Voor het onderzoek sprak Anna Marie Hendriks met wethouders en beleidsmakers in het hele land, deed ze onderzoek bij twee relatief kleine gemeenten in Limburg en reisde ze naar Australië en Fiji in de Zuid-Pacifische Oceaan.

“Wat ik wilde weten, is hoe gemeenten integraal gezondheidsbeleid vorm geven en wat daar voor nodig is. Ik heb dat vanuit een gedragswetenschappelijk perspectief gedaan, omdat je gedrag in de praktijk kunt veranderen. Uiteindelijk heb ik een conceptueel kader ontwikkeld, waarin gedragswetenschappelijke inzichten worden gecombineerd met een beleidswetenschappelijke en politieke benadering. Zo ontstaat een breder zicht op de werkelijkheid”, vertelt Anna Marie Hendriks.

Zij goot dit kader in wat zij de gedragsveranderingbal noemt. Ze situeert de gedragsveranderingsbal in een berglandschap en stelt de vraag wat nodig is om de bal omhoog te laten rollen. Het berglandschap staat symbool voor de sociaal-politieke context van een gemeente.

“Integraal beleid is onmogelijk als bijvoorbeeld burgers niet geïnteresseerd zijn en de voedingsindustrie tegenwerkt. Het lukt alleen als een gemeente gesteund wordt, onder andere door een proactieve GGD. Om integraal beleid te laten slagen, moeten we ook investeren in de omgeving.”

Daarnaast zijn er interne factoren die de samenwerking bevorderen of juist belemmeren.
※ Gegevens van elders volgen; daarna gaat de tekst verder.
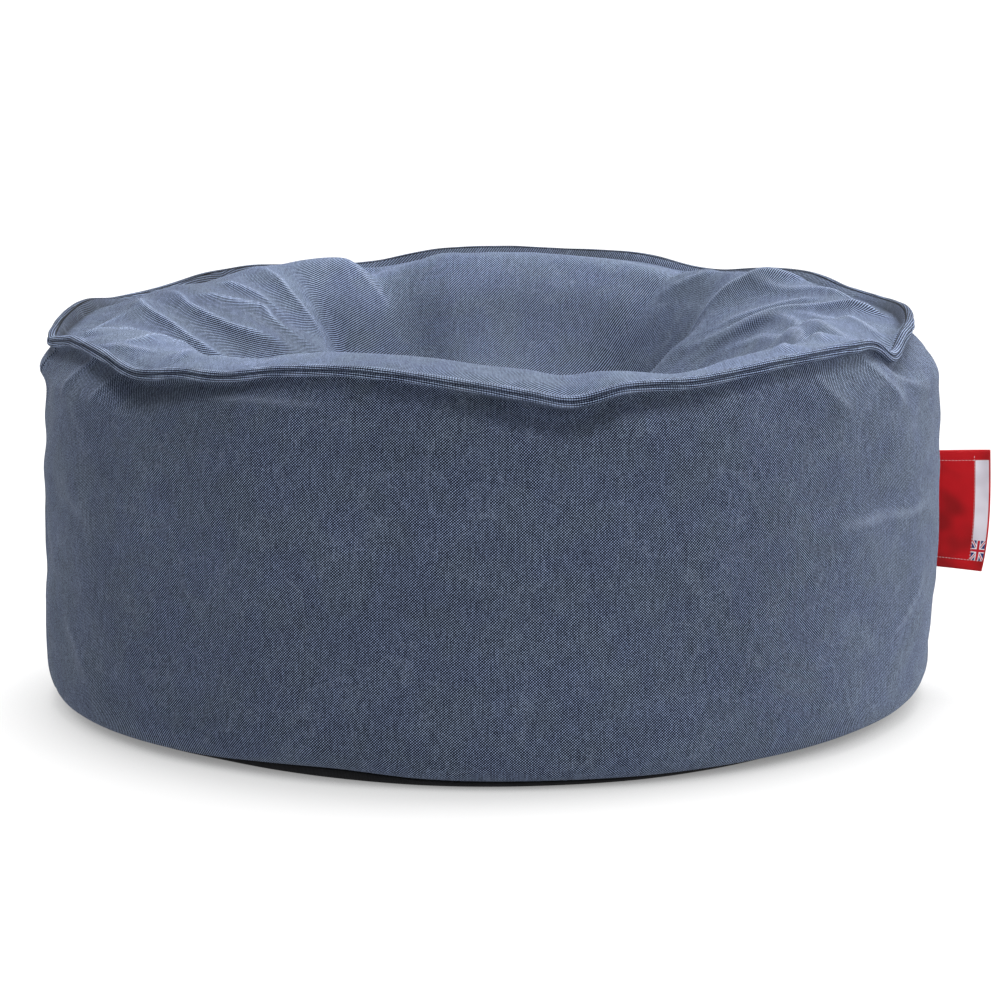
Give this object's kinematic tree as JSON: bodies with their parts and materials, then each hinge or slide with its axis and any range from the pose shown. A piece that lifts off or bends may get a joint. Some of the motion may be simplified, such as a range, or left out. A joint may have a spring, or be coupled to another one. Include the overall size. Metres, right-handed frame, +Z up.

Ook die bracht Anna Marie Hendriks in kaart. Zo is het bijvoorbeeld belangrijk dat wethouders het proces steunen. Voor beleidsmedewerkers geldt dat zij aan het begin van de beleidscyclus de verbinding met andere sectoren leggen en dat zij de ruimte krijgen voor het opstellen van een integraal beleidsplan.

“Feitelijk biedt het onderzoek de mogelijkheid om met een nieuwe bril naar integraal gezondheidsbeleid kijken. Ik hoop dat mensen die bril opzetten.”